Task to carry out -> Take the lines from the one bearing "const cutter = stem(GAP);" to the one bearing "obj.parent = rigid_bodies[body]", inclusive, and reproduce them exactly; include no other line.

(Data records)
━━━━━━━━━━

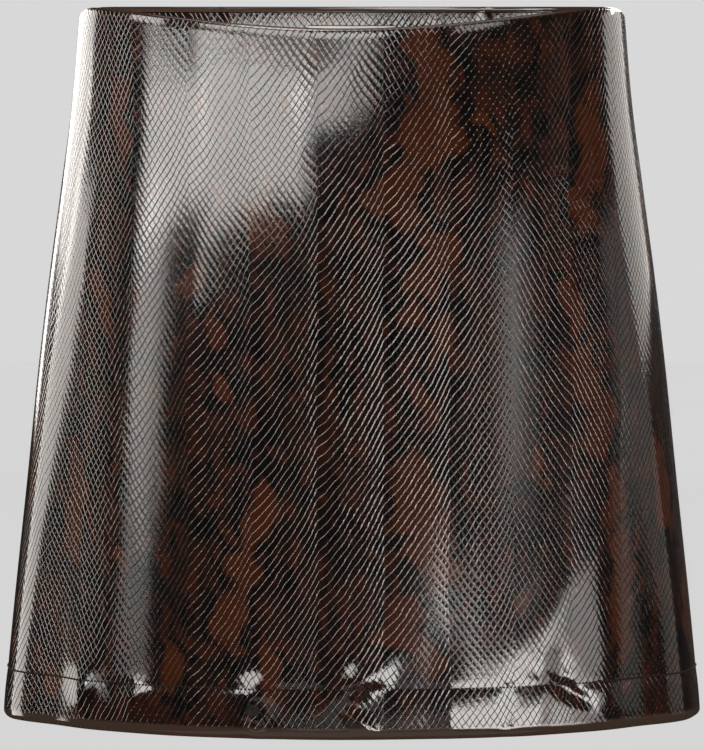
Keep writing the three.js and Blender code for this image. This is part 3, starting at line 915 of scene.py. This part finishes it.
def studio():
    """A pale room: the background shows pale, and the leather reflects a darker one."""
    world = bpy.data.worlds.new("studio")
    bpy.context.scene.world = world
    world.use_nodes = True
    tree = world.node_tree
    tree.nodes.clear()
    ray = add(tree, "ShaderNodeLightPath").outputs
    mirrored = mix(tree, ray["Is Glossy Ray"], PALE_GREY, DARK_GREY)
    seen = mix(tree, ray["Is Camera Ray"], mirrored, linear("#d8d8d8"))
    back = add(tree, "ShaderNodeBackground", {"Color": seen, "Strength": 1.0})
    add(tree, "ShaderNodeOutputWorld", {"Surface": back.outputs[0]})
    bpy.context.scene.view_settings.view_transform = "Standard"


def studio_floor():
    mesh = bpy.data.meshes.new("studio_floor")
    sides = ((-1, -1), (1, -1), (1, 1), (-1, 1))
    corners = [(x * FLOOR_HALF, y * FLOOR_HALF, FLOOR_LEVEL) for x, y in sides]
    mesh.from_pydata(corners, [], [(0, 1, 2, 3)])
    ground = link("studio_floor", mesh)
    material, tree, shader = new_material("painted_plaster_floor")
    tone = noise(tree, on_object(tree), scale=0.6, detail=2.0)
    connect(tree, shader, {
        "Base Color": mix(tree, tone, linear("#d4d4d4"), linear("#dadada")),
        "Roughness": 1.0,
        "Specular IOR Level": 0.0,
    })
    mesh.materials.append(material)
    ground.visible_glossy = False


def overhead():
    """Soft light from above, which gives the diffuse colour its shading."""
    data = bpy.data.lights.new("overhead", "SUN")
    data.energy = 0.9
    data.angle = math.radians(60)
    link("overhead", data)


camera()
studio()
studio_floor()
overhead()
softboxes()

LEATHER = coated_leather()
BACKING = knitted_backing()
RIBBON = woven_cloth("satin_ribbon_woven", "#d9d4ca", "#f4f1ea", thread=0.35, roughness=0.45, sheen=0.3)
TAPE = woven_cloth("zip_tape_woven", "#120e0c", "#2c231e", thread=0.5, roughness=0.85, sheen=0.2)
THREAD = spun_thread()
ENAMEL = enamelled_zinc()
NYLON = moulded_nylon()


def seam_trim(share, level):
    """How far a panel's edge stays back from the seam line."""
    opened = np.minimum(
        smooth(np.clip((level - SEAM_MOUTH["from"] + SEAM_MOUTH["ease"]) / SEAM_MOUTH["ease"], 0, 1)),
        smooth(np.clip((SEAM_MOUTH["to"] + SEAM_MOUTH["ease"] - level) / SEAM_MOUTH["ease"], 0, 1)),
    )
    return GAP / 2 + np.where(share > 0, (SEAM_MOUTH["trim"] - GAP / 2) * opened, 0)


def column_round(half, share, level, trim):
    if half == "front":
        return share * (seam_at(1, level) - trim)
    return from_back(share * (half_length("back", level) - SEAM_BACK - trim), level)


def panel_shares(half):
    """Column places from -1 to 1, closer together by the seams."""
    reach = PANEL_REACH[half]
    even = np.linspace(-1, 1, COLUMNS + 1)
    edge = 1 - SEAM_COLUMNS / reach
    even = even[np.abs(even) < edge.min() - 0.5 / reach]
    return np.sort(np.concatenate([even, edge, -edge]))


def panel(half, name):
    share = panel_shares(half)
    zero = np.zeros_like(share)
    top = edge_dip(column_round(half, share, zero, zero))
    outer, inner = panel_line(top, share, 0.0), panel_line(top, share, WALL)

    def round_of(level):
        column = share[:, None] + 0 * level
        flat = column_round(half, column.ravel(), level.ravel(), seam_trim(column, level).ravel())
        return flat.reshape(level.shape)

    return sweep(name, outer, inner, round_of, [LEATHER, BACKING], 1 + ROLL_STEPS,
                 lambda r, level: relief(r, level, half == "front"), is_back=half == "back")


FACING_DART = 0.6  # the darts press the facing behind them in by this share


def facing(half, name, cut):
    """The facing lies inside the panel on the panel's own line, leather side to the inside."""
    share = panel_shares(half)[::2]
    clear = np.where(share < 0, GAP / 2, FACING_CLEAR)
    zero = np.zeros_like(share)
    top = edge_dip(column_round(half, share, zero, clear)) + WAIST_ROLL + WAIST_TURN + FACING_DROP
    depth = 2 * WAIST_ROLL - WALL
    outer, inner = (strip_line(-d, top, top + FACING_DEPTH, STRIP_ROWS, len(share))
                    for d in (depth, depth + WALL))

    def round_of(level):
        column = share[:, None] + 0 * level
        stay = clear[:, None] + 0 * level
        return column_round(half, column.ravel(), level.ravel(), stay.ravel()).reshape(level.shape)

    def darts(round_, level):
        return FACING_DART * dart_out(behind(round_, level), level)

    is_back = half == "back"
    return sweep(name, outer, inner, round_of, [LEATHER, BACKING], 0,
                 darts if is_back else None, leather_inside=True, cut=cut, is_back=is_back)


def seam_strip(name, start, end, columns, sink, wall, top, bottom, rows, material):
    """A strip that follows the seam at +X between two distances from it, behind being positive."""
    beside = np.linspace(start, end, columns + 1)[:, None]
    outer = strip_line(-sink, top, bottom, rows, columns + 1)
    inner = strip_line(-sink - wall, top, bottom, rows, columns + 1)
    return sweep(name, outer, inner, lambda level: seam_at(1, level) + beside, [material, material], 0)


def label(name):
    share = np.linspace(-1, 1, LABEL_COLUMNS + 1)
    sink = 2 * WAIST_ROLL + GAP
    outer, inner = (strip_line(-s, LABEL["top"], LABEL["bottom"], STRIP_ROWS, len(share))
                    for s in (sink, sink + LABEL["wall"]))

    def round_of(level):
        return from_back(LABEL["half_width"] * share[:, None] + 0 * level, level)

    return sweep(name, outer, inner, round_of, [RIBBON, RIBBON], 0)


# Where on the skin the facings were cut, which gives them other blotches than their panels.
FACING_CUT = {"front": 70.0, "back": 30.0}


front = panel("front", "front_leather")
back = panel("back", "back_leather")
front_inside = facing("front", "front_facing_leather", FACING_CUT["front"])
back_inside = facing("back", "back_facing_leather", FACING_CUT["back"])
ribbon = label("waist_label_ribbon")
tapes = {}
for end_name, direction in (("front", -1), ("back", 1)):
    first = ZIP["coil_half"] + GAP
    tapes[end_name] = seam_strip(
        f"zip_tape_{end_name}_woven", direction * first, direction * (first + ZIP["tape_width"]),
        TAPE_COLUMNS, ZIP["tape_sink"], ZIP["tape_wall"], ZIP["top"], ZIP["tape_end"], TAPE_ROWS, TAPE)


def model_bar(vertices, radius, length, tips):
    """A bar along X, modelled from a cylinder. Both ends are drawn out in steps, each given as how far
    on, how far down and by how much it narrows."""
    bpy.ops.object.select_all(action="DESELECT")
    bpy.ops.mesh.primitive_cylinder_add(
        vertices=vertices, radius=radius, depth=length, rotation=(0, math.pi / 2, 0))
    bpy.ops.object.transform_apply(location=False, rotation=True, scale=False)
    bar = bpy.context.object
    for side in (1, -1):
        bpy.ops.object.mode_set(mode="EDIT")
        bpy.ops.mesh.select_mode(type="FACE")
        bpy.ops.mesh.select_all(action="DESELECT")
        bpy.ops.object.mode_set(mode="OBJECT")
        for face in bar.data.polygons:
            face.select = face.normal.x * side > 0.9
        bpy.ops.object.mode_set(mode="EDIT")
        for on, down, narrow in tips:
            bpy.ops.mesh.extrude_region_move(TRANSFORM_OT_translate={"value": (on * side, 0, -down)})
            bpy.ops.transform.resize(value=(1, narrow, narrow))
        bpy.ops.object.mode_set(mode="OBJECT")
    points = np.array([v.co[:] for v in bar.data.vertices])
    faces = [tuple(f.vertices) for f in bar.data.polygons]
    bpy.data.objects.remove(bar)
    return points, faces


def place_copies(name, shape, seats, material):
    """Joins copies of a shape, each seat being a point and the directions of its X, Y and Z."""
    points, faces = shape
    count = len(points)
    all_points = [seat + points @ axes for seat, axes in seats]
    all_faces = [tuple(v + i * count for v in face) for i in range(len(seats)) for face in faces]
    mesh = bpy.data.meshes.new(name)
    mesh.from_pydata((np.concatenate(all_points) * MM).tolist(), [], all_faces)
    mesh.materials.append(material)
    piece = link(name, mesh)
    finish_shading(piece, COPY_SHARP)
    return piece


# A stitch is a thread that dips into its holes at both ends.
STITCH = {"vertices": 8, "radius": 0.5, "length": 0.6, "tips": ((0.25, 0.1, 0.85), (0.12, 0.35, 0.6))}
STITCH_PITCH = 2.1
STITCH_STAND = 0.18  # how far a stitch's middle line stands out of the leather
STITCH_END = 1.5  # the row stops this far from the seam


def hem_seats(half):
    """Seats of the hem's stitches on one panel, from seam to seam."""
    level = float(LENGTH - HEM_STITCH)
    reach = {"front": seam_at(1, level), "back": half_length("back", level) - SEAM_BACK}
    limit = reach[half] - STITCH_END
    steps = int(2 * limit / STITCH_PITCH)
    beside = np.linspace(-limit, limit, steps)
    below = np.full_like(beside, level)
    round_ = beside if half == "front" else from_back(beside, below)
    round_ahead = beside + 0.5 if half == "front" else from_back(beside - 0.5, below)
    lift = relief(round_, below, half == "front") + STITCH_STAND
    seat = place(round_, below, lift)
    ahead = place(round_ahead, below, lift)
    up = place(round_, below - 1, relief(round_, below - 1, half == "front") + STITCH_STAND)
    return seats_at(seat, ahead, up)


def seat_axes(along, up):
    """Rows: along the seam, up the cloth, out of it."""
    x = along / np.linalg.norm(along)
    z = np.cross(x, up)
    z /= np.linalg.norm(z)
    y = np.cross(z, x)
    return np.stack([x, y, z])


def seats_at(places, ahead, up):
    """Each place with its directions, from the points ahead of it and above it."""
    return [(p, seat_axes(a - p, u - p)) for p, a, u in zip(places, ahead, up)]


stitch = model_bar(**STITCH)
hem_thread = {half: place_copies(f"hem_stitching_{half}", stitch, hem_seats(half), THREAD)
              for half in ("front", "back")}


# A tooth of the coil lies across the zip, a bar with rounded ends.
TOOTH = {"vertices": 10, "radius": 0.42, "length": 2.0, "tips": ((0.22, 0.1, 0.85), (0.12, 0.2, 0.6))}
TOOTH_PITCH = 1.1
TOOTH_SINK = 0.55  # how far a tooth's middle line lies below the coil's face
TOOTH_START, TOOTH_END = 0.6, 0.5  # how far the first and last stay inside the coil's ends


def coil_seats():
    level = np.arange(ZIP["coil_top"] + TOOTH_START, ZIP["coil_end"] - TOOTH_END, TOOTH_PITCH)
    round_ = seam_at(1, level)
    out = np.full_like(level, -(ZIP["coil_sink"] + TOOTH_SINK))
    seat = place(round_, level, out)
    ahead = place(round_ + 0.5, level, out)
    up = place(seam_at(1, level - 1), level - 1, out)
    return seats_at(seat, ahead, up)


teeth = place_copies("zip_coil_teeth", model_bar(**TOOTH), coil_seats(), NYLON)

for node in ("zip_slider", "zip_pull_tab", "zip_bottom_stop"):
    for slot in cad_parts[node].material_slots:
        slot.material = ENAMEL

PIECES = [
    (front, "front_panel", "coated_leather"),
    (back, "back_panel", "coated_leather"),
    (front_inside, "front_facing", "coated_leather"),
    (back_inside, "back_facing", "coated_leather"),
    (ribbon, "waist_label", "label_satin"),
    (tapes["front"], "zip_tape_front", "zip_tape"),
    (tapes["back"], "zip_tape_back", "zip_tape"),
    (teeth, "zip_coil", "zip_nylon"),
    (hem_thread["front"], None, "zip_tape"),
    (hem_thread["back"], None, "zip_tape"),
]
for piece, node, slot_name in PIECES:
    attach(piece, "skirt")
    if node:
        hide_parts(node)
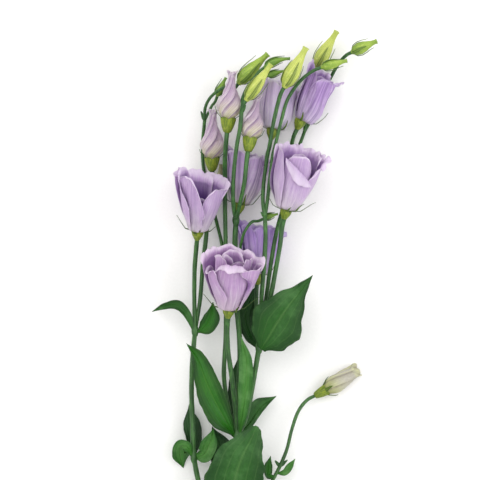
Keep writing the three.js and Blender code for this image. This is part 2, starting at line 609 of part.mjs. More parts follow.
// spine on the plan grid; left and right are half widths in grid steps from base to tip; cup is
// how far the edges stand above the rib in mm, roll turns the leaf about its rib in degrees.
const LEAVES = [
  {
    name: "leaf_left_tip",
    spine: [[193, 329, 21], [187, 314, 23], [178, 305, 21], [165, 306, 15], [151.5, 312, 9]],
    left: [1.5, 4, 5, 3.5, 0.4], right: [1.5, 4, 4.5, 3, 0.4], cup: 1.5, roll: 0,
  },
  {
    name: "leaf_left_round",
    spine: [[198, 332, 22], [205, 327, 24], [211, 317, 26], [213, 302, 25]],
    left: [1.5, 7, 7, 0.6], right: [1.5, 9, 9, 0.6], cup: 1, roll: 0,
  },
  {
    name: "leaf_broad_right",
    spine: [[261, 349, 29], [268, 338, 36], [277, 323, 41], [289, 305, 43], [301, 290, 41.5],
      [312.8, 275, 38]],
    left: [5, 19.5, 27, 18, 7.5, 0.6], right: [5, 20, 27, 17.5, 6.5, 0.6], cup: 2, roll: -6,
  },
  {
    name: "leaf_dark_mid",
    spine: [[258.5, 348.5, 24], [250, 336, 15], [245, 318, 12], [249, 302, 10], [257, 286, 7]],
    left: [1.5, 6, 9, 8, 0.5], right: [1.5, 6, 9, 8, 0.5], cup: 1.5, roll: 0,
  },
  {
    name: "leaf_tall_front",
    spine: [[234.8, 436.5, 22.5], [224.5, 418, 30], [214, 399, 33], [205, 379, 32.5],
      [197, 358, 29], [186.5, 343.5, 25]],
    left: [2, 14.5, 15, 11, 4, 0.5], right: [2, 8, 12, 12, 8, 0.5], cup: 2.5, roll: 0,
  },
  {
    name: "leaf_light_mid",
    spine: [[239.6, 434.5, 23.5], [243, 411, 31.5], [246, 385, 34], [246, 360, 34], [241, 336, 33]],
    left: [1.5, 5, 7.5, 7, 0.5], right: [1.5, 5, 7, 6, 0.5], cup: 1.5, roll: 0,
  },
  {
    name: "leaf_narrow_mid",
    spine: [[235, 435, 20], [233, 408, 13], [234, 382, 11], [239, 356, 11]],
    left: [1.5, 5, 5, 0.5], right: [1.5, 5, 5, 0.5], cup: 1, roll: 0,
  },
  {
    name: "leaf_nub_right",
    spine: [[239.4, 434.5, 19], [249, 424, 16], [261, 408, 14], [276.5, 396.5, 11]],
    left: [1.5, 9, 10, 0.5], right: [1.5, 4.5, 4, 0.5], cup: 1.5, roll: 0,
  },
  {
    name: "leaf_big_front",
    spine: [[230, 538, 17], [230, 514, 30], [234, 484, 38], [241, 459, 41], [250, 441, 40],
      [257, 426, 36]],
    left: [2, 26, 30, 25, 14, 5], right: [2, 26, 30, 25, 14, 5], cup: 3, roll: 0,
  },
  {
    name: "leaf_fold_left_a",
    spine: [[192.5, 457, 18], [187, 447, 21], [181, 447, 17], [180, 456, 9], [183, 469, 0]],
    left: [1.5, 6, 9, 9, 0.8], right: [1.5, 5, 7, 8, 0.8], cup: 1, roll: 0,
  },
  {
    name: "leaf_fold_left_b",
    spine: [[196, 457, 18], [204, 455, 24], [210, 444, 26], [213.5, 428.5, 22]],
    left: [3, 8, 9, 0.6], right: [3, 8, 7.5, 0.6], cup: 1.5, roll: 0,
  },
  {
    name: "leaf_behind_left",
    spine: [[194, 457, 15], [193, 440, 9], [191, 424, 7], [189, 405, 6]],
    left: [1.5, 7, 8, 0.5], right: [1.5, 9, 9, 0.5], cup: 1, roll: 0,
  },
  {
    name: "leaf_dark_low",
    spine: [[235.5, 482, 17.5], [227, 464, 11], [219, 446, 9], [212, 427, 8]],
    left: [1.5, 13, 13, 0.5], right: [1.5, 10, 11, 0.5], cup: 1, roll: 0,
  },
  {
    name: "leaf_side_a",
    spine: [[275, 478, 14], [269.5, 476, 15], [268.5, 467, 15], [270.8, 456.5, 12]],
    left: [1, 4, 4, 0.4], right: [1, 3.5, 4, 0.4], cup: 0.5, roll: 0,
  },
  {
    name: "leaf_side_b",
    spine: [[277, 474, 13], [285, 473, 14], [290, 467, 13], [295.5, 459.5, 10]],
    left: [1, 3.2, 3.4, 0.4], right: [1, 3.2, 3.4, 0.4], cup: 0.5, roll: 0,
  },
  {
    name: "leaf_low_a",
    spine: [[223, 560, 14], [208, 552, 16], [191, 547, 12], [173, 549, 4]],
    left: [2, 10, 10, 0.6], right: [2, 10, 10, 0.6], cup: 1.5, roll: 0,
  },
  {
    name: "leaf_low_b",
    spine: [[229, 562, 14], [245, 563, 15], [261, 558, 11], [277, 548, 4]],
    left: [2, 9, 9, 0.6], right: [2, 9, 9, 0.6], cup: 1.5, roll: 0,
  },
];

function leaf(shape) {
  const curve = new THREE.CatmullRomCurve3(shape.spine.map(plan), false, "centripetal");
  const rows = Math.max(4, shape.spine.length + 1);
  const place = (s, t) => {
    const { right, up } = across(curve.getTangent(t));
    const side = right.applyAxisAngle(curve.getTangent(t), radians(shape.roll));
    const half = GRID * along(s < 0 ? shape.left : shape.right, t);
    const rise = shape.cup * (s * s - 0.3) * Math.sin(Math.PI * t);
    return curve.getPoint(t).addScaledVector(side, s * half).addScaledVector(up, rise);
  };
  return blade(4, rows, place, LEAF_THICKNESS);
}

// ---- assembly ----

const FINISH = {
  petals: { color: 0xb695c9, roughness: 0.55, metalness: 0 },
  calyx: { color: 0x8fa338, roughness: 0.5, metalness: 0 },
  stem: { color: 0x3f7a2c, roughness: 0.45, metalness: 0 },
  leaf: { color: 0x2f6b2a, roughness: 0.5, metalness: 0 },
  greenBud: { color: 0x9db84e, roughness: 0.5, metalness: 0 },
  paleBud: { color: 0xd3cdbe, roughness: 0.6, metalness: 0 },
};

// What would reach below the surface is cut off flat on it.
const BELOW = (() => {
  const box = new THREE.BoxGeometry(1000, 1000, 100).translate(0, 0, -50);
  const place = box.getAttribute("position");
  const points = [];
  const seen = new Map();
  const triangles = [];
  const order = Array.from(box.index.array, (i) => {
    const key = `${place.getX(i)},${place.getY(i)},${place.getZ(i)}`;
    if (!seen.has(key)) {
      seen.set(key, points.length);
      points.push(new THREE.Vector3(place.getX(i), place.getY(i), place.getZ(i)));
    }
    return seen.get(key);
  });
  for (let i = 0; i < order.length; i += 3) triangles.push(order.slice(i, i + 3));
  return solid(points, triangles);
})();

const spray = new THREE.Group();

function add(name, made, finish) {
  const kept = largest(made.subtract(BELOW));
  const mesh = kept.getMesh();
  const geometry = new THREE.BufferGeometry();
  geometry.setAttribute("position", new THREE.BufferAttribute(Float32Array.from(mesh.vertProperties), 3));
  geometry.setIndex(new THREE.BufferAttribute(Uint32Array.from(mesh.triVerts), 1));
  geometry.computeVertexNormals();
  const piece = new THREE.Mesh(geometry, new THREE.MeshStandardMaterial(finish));
  piece.name = name;
  spray.add(piece);
}

const cutter = stem(GAP);

add("stem", stem(0), FINISH.stem);
LEAVES.forEach((shape) => add(shape.name, leaf(shape).subtract(cutter), FINISH.leaf));
BLOOMS.forEach((bloom) => {
  add(`${bloom.name}_petals`, corolla(bloom), FINISH.petals);
  add(`${bloom.name}_calyx`, calyx(bloom), FINISH.calyx);
});
[...LILAC_BUDS, PALE_BUD].forEach((bud) => {
  add(`${bud.name}_petals`, lilacBud(bud), bud === PALE_BUD ? FINISH.paleBud : FINISH.petals);
  add(`${bud.name}_calyx`, budCalyx(bud), FINISH.calyx);
});
GREEN_BUDS.forEach((bud, i) => add(`bud_green_${i + 1}`, greenBud(bud), FINISH.greenBud));

export default spray;
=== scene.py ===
import json
import math

import bpy
import numpy as np
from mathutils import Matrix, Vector

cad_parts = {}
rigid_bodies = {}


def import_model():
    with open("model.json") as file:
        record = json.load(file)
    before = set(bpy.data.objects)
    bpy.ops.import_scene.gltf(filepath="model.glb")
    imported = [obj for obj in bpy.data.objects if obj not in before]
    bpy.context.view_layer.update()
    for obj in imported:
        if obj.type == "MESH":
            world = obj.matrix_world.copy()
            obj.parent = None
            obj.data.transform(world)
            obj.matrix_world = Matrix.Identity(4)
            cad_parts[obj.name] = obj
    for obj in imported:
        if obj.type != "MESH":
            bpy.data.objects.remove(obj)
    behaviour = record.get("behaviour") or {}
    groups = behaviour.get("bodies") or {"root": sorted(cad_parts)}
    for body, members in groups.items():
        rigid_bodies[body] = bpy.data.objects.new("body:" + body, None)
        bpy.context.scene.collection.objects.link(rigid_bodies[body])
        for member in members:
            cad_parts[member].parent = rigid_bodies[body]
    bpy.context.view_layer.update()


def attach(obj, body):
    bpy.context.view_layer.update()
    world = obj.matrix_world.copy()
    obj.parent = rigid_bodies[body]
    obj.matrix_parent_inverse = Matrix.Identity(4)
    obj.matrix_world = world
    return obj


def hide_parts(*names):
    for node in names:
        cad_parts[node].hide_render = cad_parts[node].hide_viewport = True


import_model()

# The looks of a cut spray of lilac lisianthus that lies on a pale surface and is seen from above.
# Lengths are millimetres up to make_mesh(), which turns them into the frame's metres. Every piece
# follows the same named places and profiles as the solids that it stands for.

MM = 0.001
TURN = 2 * math.pi
TINY = 1e-9
UP = np.array([0.0, 0.0, 1.0])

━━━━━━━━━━

The solution ->
const cutter = stem(GAP);

add("stem", stem(0), FINISH.stem);
LEAVES.forEach((shape) => add(shape.name, leaf(shape).subtract(cutter), FINISH.leaf));
BLOOMS.forEach((bloom) => {
  add(`${bloom.name}_petals`, corolla(bloom), FINISH.petals);
  add(`${bloom.name}_calyx`, calyx(bloom), FINISH.calyx);
});
[...LILAC_BUDS, PALE_BUD].forEach((bud) => {
  add(`${bud.name}_petals`, lilacBud(bud), bud === PALE_BUD ? FINISH.paleBud : FINISH.petals);
  add(`${bud.name}_calyx`, budCalyx(bud), FINISH.calyx);
});
GREEN_BUDS.forEach((bud, i) => add(`bud_green_${i + 1}`, greenBud(bud), FINISH.greenBud));

export default spray;
=== scene.py ===
import json
import math

import bpy
import numpy as np
from mathutils import Matrix, Vector

cad_parts = {}
rigid_bodies = {}


def import_model():
    with open("model.json") as file:
        record = json.load(file)
    before = set(bpy.data.objects)
    bpy.ops.import_scene.gltf(filepath="model.glb")
    imported = [obj for obj in bpy.data.objects if obj not in before]
    bpy.context.view_layer.update()
    for obj in imported:
        if obj.type == "MESH":
            world = obj.matrix_world.copy()
            obj.parent = None
            obj.data.transform(world)
            obj.matrix_world = Matrix.Identity(4)
            cad_parts[obj.name] = obj
    for obj in imported:
        if obj.type != "MESH":
            bpy.data.objects.remove(obj)
    behaviour = record.get("behaviour") or {}
    groups = behaviour.get("bodies") or {"root": sorted(cad_parts)}
    for body, members in groups.items():
        rigid_bodies[body] = bpy.data.objects.new("body:" + body, None)
        bpy.context.scene.collection.objects.link(rigid_bodies[body])
        for member in members:
            cad_parts[member].parent = rigid_bodies[body]
    bpy.context.view_layer.update()


def attach(obj, body):
    bpy.context.view_layer.update()
    world = obj.matrix_world.copy()
    obj.parent = rigid_bodies[body]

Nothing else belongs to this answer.